The Justice Department recognized it had a public relations problem. On August 6, 2003, it announced that Attorney General John Ashcroft would conduct a national speaking tour to promote the PATRIOT Act and drum up support for another expansion of government power, the VICTORY Act. It was a complete disaster. Invitation-only Ashcroft appearances were picketed by hundreds or, in New York, thousands of people. The Justice Department's pro-PATRIOT Web site, LifeandLiberty.gov, didn't even list the stops on the tour. Rep. Otter told the St. Louis Post-Dispatch: "It was not a big issue to [constituents] until Mr. Ashcroft started his campaign. Before, I felt like a big old tree falling in the wilderness. Suddenly, it brought a lot of attention to what the PATRIOT Act was, and now I'm finding overwhelming support [against it]."

Prairie Fire

A few weeks after the PATRIOT Act passed, a small group of liberal activists in Northampton, Massachusetts, founded the Bill of Rights Defense Committee. It was the sort of group you would expect to find in the hometown of Smith College: Its early membership included Nancy Talanian, a longtime anti-apartheid activist, and Bill Newman, an American Civil Liberties Union activist. In addition to personal and foundation donations, the group earned money by selling Bill of Rights get-well cards with a cartoon of the Constitution laid up and sucking a thermometer. The group's mission was to launch a citizens' movement against the PATRIOT Act.

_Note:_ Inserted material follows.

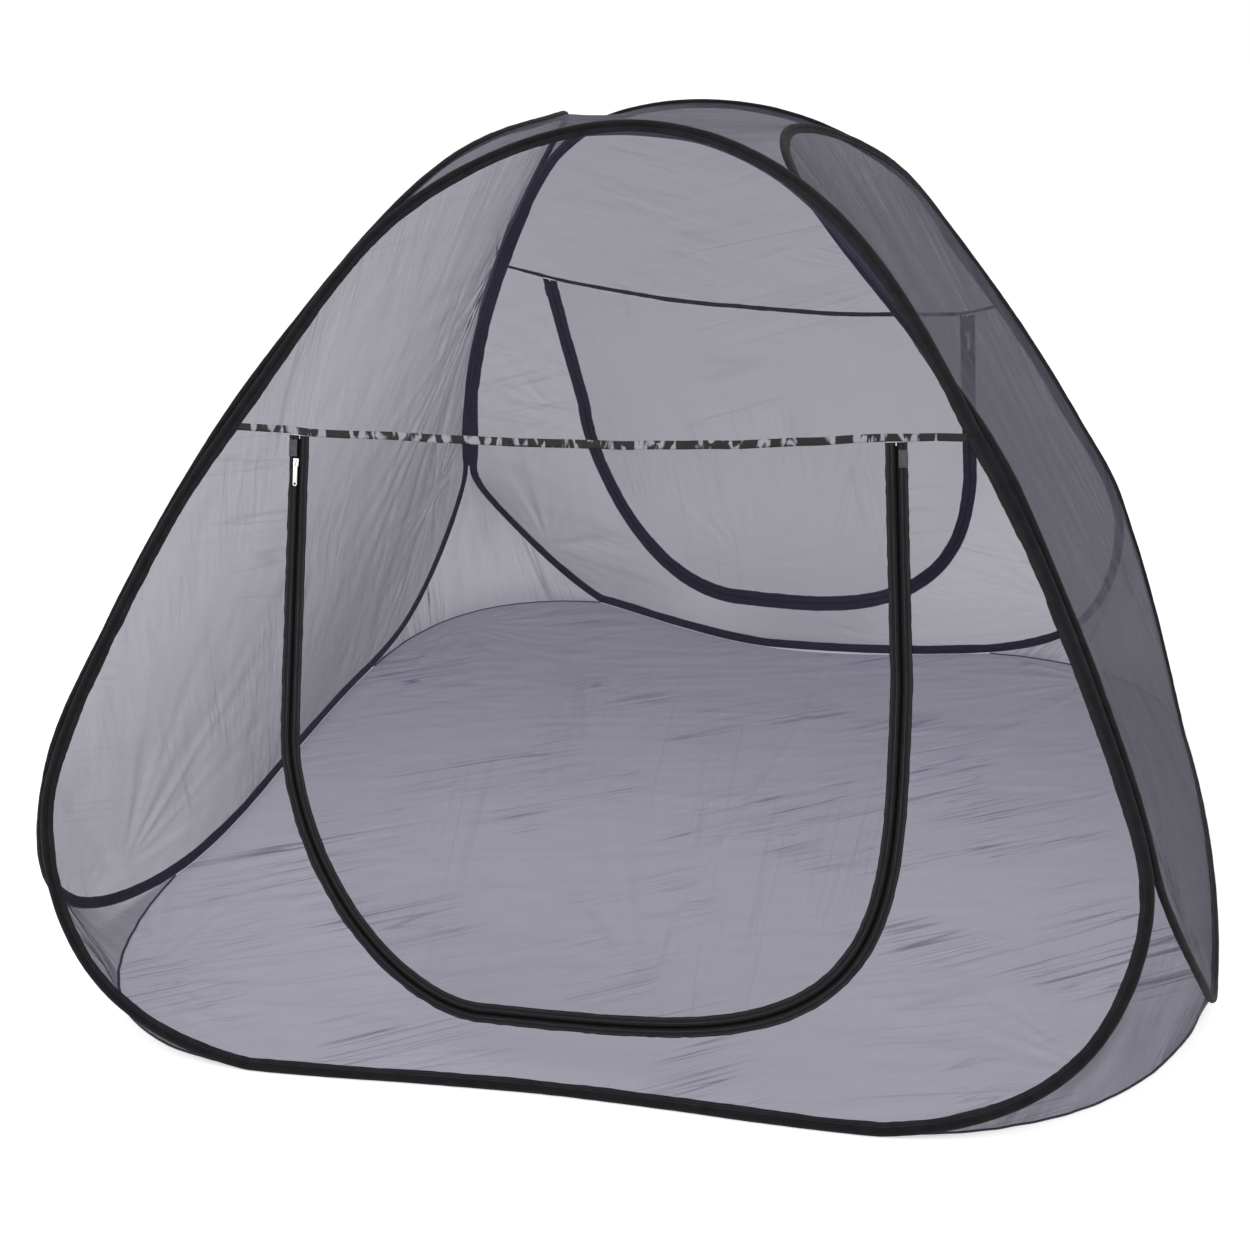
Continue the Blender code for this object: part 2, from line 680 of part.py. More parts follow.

"The concept," says Talanian, "was if you have a few people and have them calling their congressmen, it won't have the same effect as communities educating themselves and appealing to local legislatures." Groups in Northampton and other small Massachusetts cities--Leverett, Cambridge, Amherst--pressed their city councils to pass resolutions decrying the PATRIOT Act. At the same time, the City Council of Ann Arbor, home of the University of Michigan, was circulating its own anti-PATRIOT resolution. On January 7, 2002, it became the first municipal government to pass a resolution against the law.